** start COLLECTED DATA **
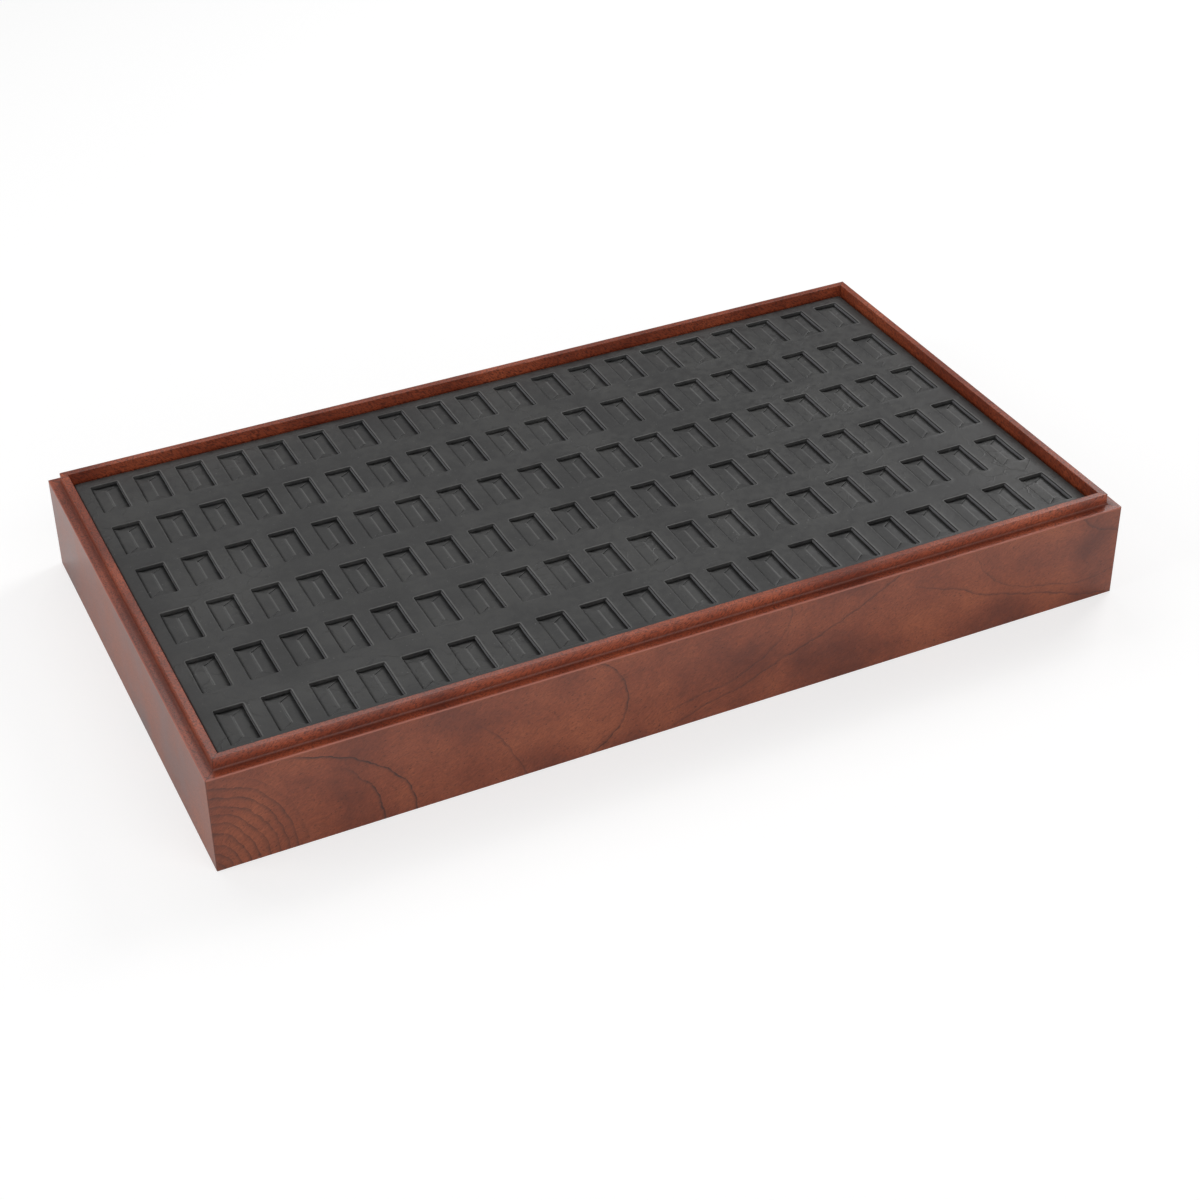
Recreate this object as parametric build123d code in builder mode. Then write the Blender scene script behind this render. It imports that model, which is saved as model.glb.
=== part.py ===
from build123d import *
import os

# A stacking ring display tray: a mitred hardwood frame with a stepped rim, a bottom panel let up
# into a rebate, and a lift-out padded insert with one four-flap slot for each ring.
# Millimetres. The origin is the middle of the underside, +X to the right, +Y to the back, +Z up.

# Frame
tray_length = 375.0  # outside, along X
tray_width = 210.0  # outside, along Y
wall_height = 40.5  # underside to the ledge that a stacked tray rests on
rim_height = 4.7  # ledge to the top of the rim
board_thickness = 7.1
ledge_width = 4.2  # what the step takes off the board, so the rim keeps the rest
cove_radius = 0.8  # hollow at the foot of the rim
rim_outer_round = 0.4
rim_inner_round = 0.3
ledge_edge_round = 0.35
foot_edge_round = 0.3
corner_round = 0.6  # upright outer corners of wall and rim

# Stacking recess and bottom
stacking_clearance = 0.4  # each side, between this recess and the rim of the tray below
stacking_headroom = 0.4  # above that rim
felt_thickness = 1.0
felt_border = 1.2  # plain panel left round the felt
panel_thickness = 3.0
panel_clearance = 0.15  # each side, in the rebate

# Loose tongues in the mitres
spline_thickness = 2.0
spline_width = 5.0
spline_end_margin = 4.0  # wood left above and below a tongue
spline_clearance = 0.05

# Battens that hold the insert up
batten_width = 8.0
batten_height = 5.3
batten_chamfer = 0.6

# Insert
insert_clearance = 1.0  # each side, between the insert and the walls
insert_drop = 4.4  # top of the rim down to the insert's face
cover_thickness = 0.6
cover_edge_round = 1.0
cover_corner_round = 1.5
hem_width = 12.0  # cover turned under the backing board
window_board_thickness = 1.4
backing_thickness = 2.4
board_fit = 0.1  # each side, between the insert's boards and its cover

# Ring pockets
pocket_width = 11.1  # window in the cover, along X
pocket_length = 20.9  # along Y
pocket_pitch_x = 17.7
pocket_pitch_y = 32.3
border_least = 5.5  # least plain face between the outer pockets and the insert's edge
crown_gap = 0.2  # between the cushion in a window and the turned-in edge of the cover
crown_height = 1.35  # rise of the four flaps from the window's foot to the slit
hip_run = 4.2  # along Y, from the end of a cushion to the end of its slit
slit_width = 0.4
slit_depth = 15.0
branch_width = 0.3  # the four cuts from the slit towards the corners
branch_stop = 0.5  # foam left at the tip of each branch, along X

# Heights and outlines that follow from these
total_height = wall_height + rim_height
recess_depth = rim_height + stacking_headroom
panel_bottom = recess_depth + felt_thickness
panel_top = panel_bottom + panel_thickness
lip_thickness = ledge_width - stacking_clearance
inner_length = tray_length - 2 * board_thickness
inner_width = tray_width - 2 * board_thickness

insert_length = inner_length - 2 * insert_clearance
insert_width = inner_width - 2 * insert_clearance
insert_bottom = panel_top + batten_height
face_height = total_height - insert_drop
core_length = insert_length - 2 * cover_thickness - 2 * board_fit
core_width = insert_width - 2 * cover_thickness - 2 * board_fit
backing_bottom = insert_bottom + cover_thickness
pad_bottom = backing_bottom + backing_thickness
window_board_top = face_height - cover_thickness
pad_top = window_board_top - window_board_thickness

columns = int((insert_length - 2 * border_least - pocket_width) // pocket_pitch_x) + 1
rows = int((insert_width - 2 * border_least - pocket_length) // pocket_pitch_y) + 1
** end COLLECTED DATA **
§ WHAT TO PRODUCE
Print, unaltered, every line from the beginning of the material down to the line with "corner_round = 0.6".

§ COMPLETE ANSWER
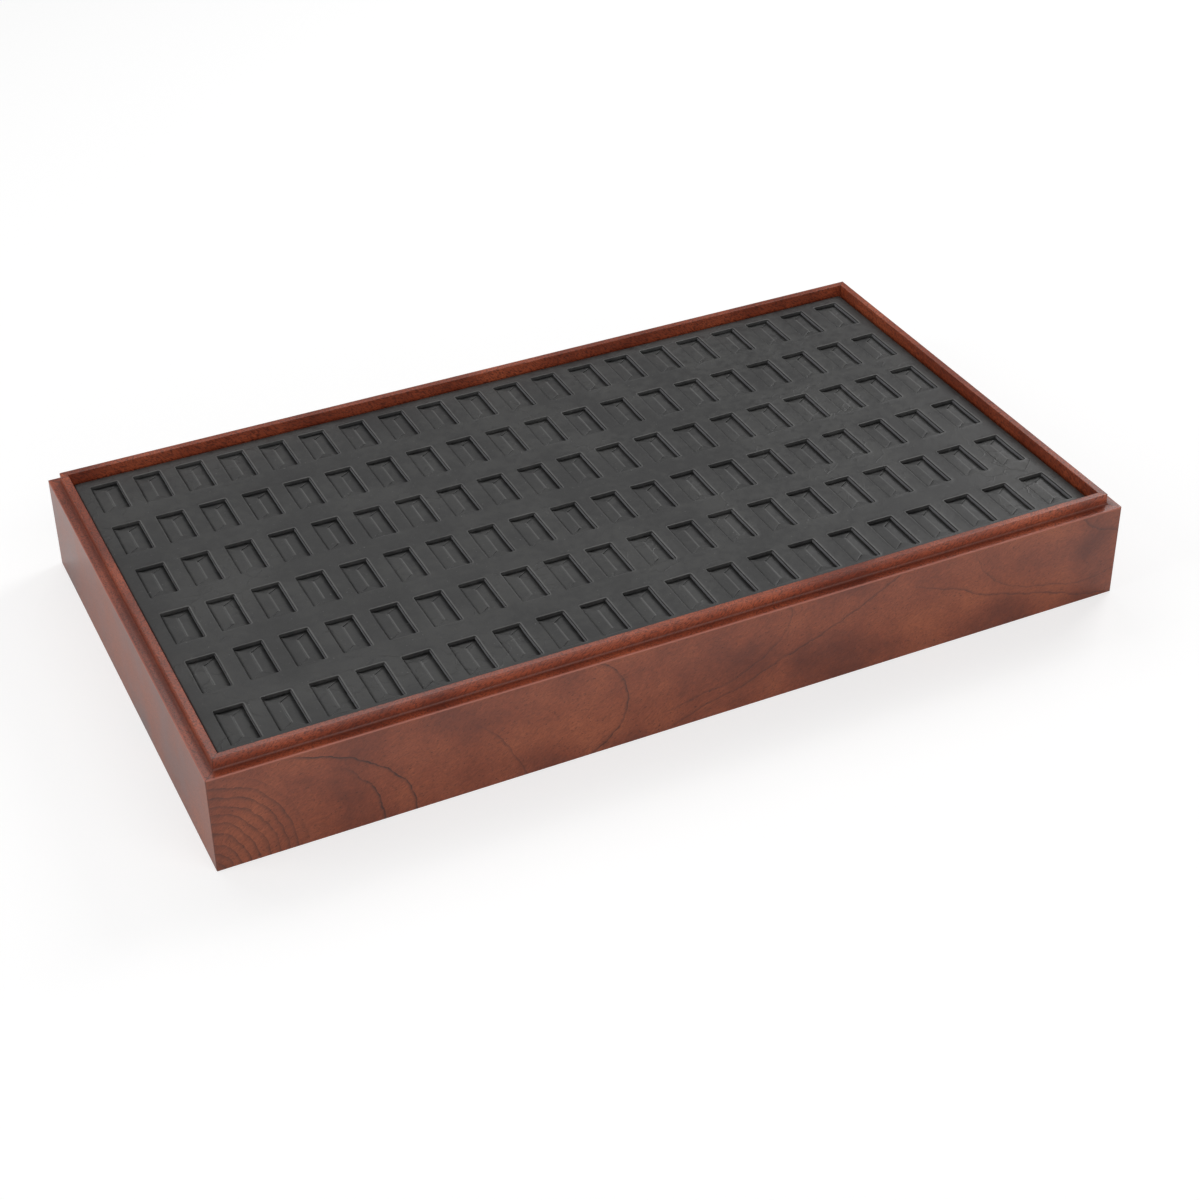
Recreate this object as parametric build123d code in builder mode. Then write the Blender scene script behind this render. It imports that model, which is saved as model.glb.
=== part.py ===
from build123d import *
import os

# A stacking ring display tray: a mitred hardwood frame with a stepped rim, a bottom panel let up
# into a rebate, and a lift-out padded insert with one four-flap slot for each ring.
# Millimetres. The origin is the middle of the underside, +X to the right, +Y to the back, +Z up.

# Frame
tray_length = 375.0  # outside, along X
tray_width = 210.0  # outside, along Y
wall_height = 40.5  # underside to the ledge that a stacked tray rests on
rim_height = 4.7  # ledge to the top of the rim
board_thickness = 7.1
ledge_width = 4.2  # what the step takes off the board, so the rim keeps the rest
cove_radius = 0.8  # hollow at the foot of the rim
rim_outer_round = 0.4
rim_inner_round = 0.3
ledge_edge_round = 0.35
foot_edge_round = 0.3
corner_round = 0.6  # upright outer corners of wall and rim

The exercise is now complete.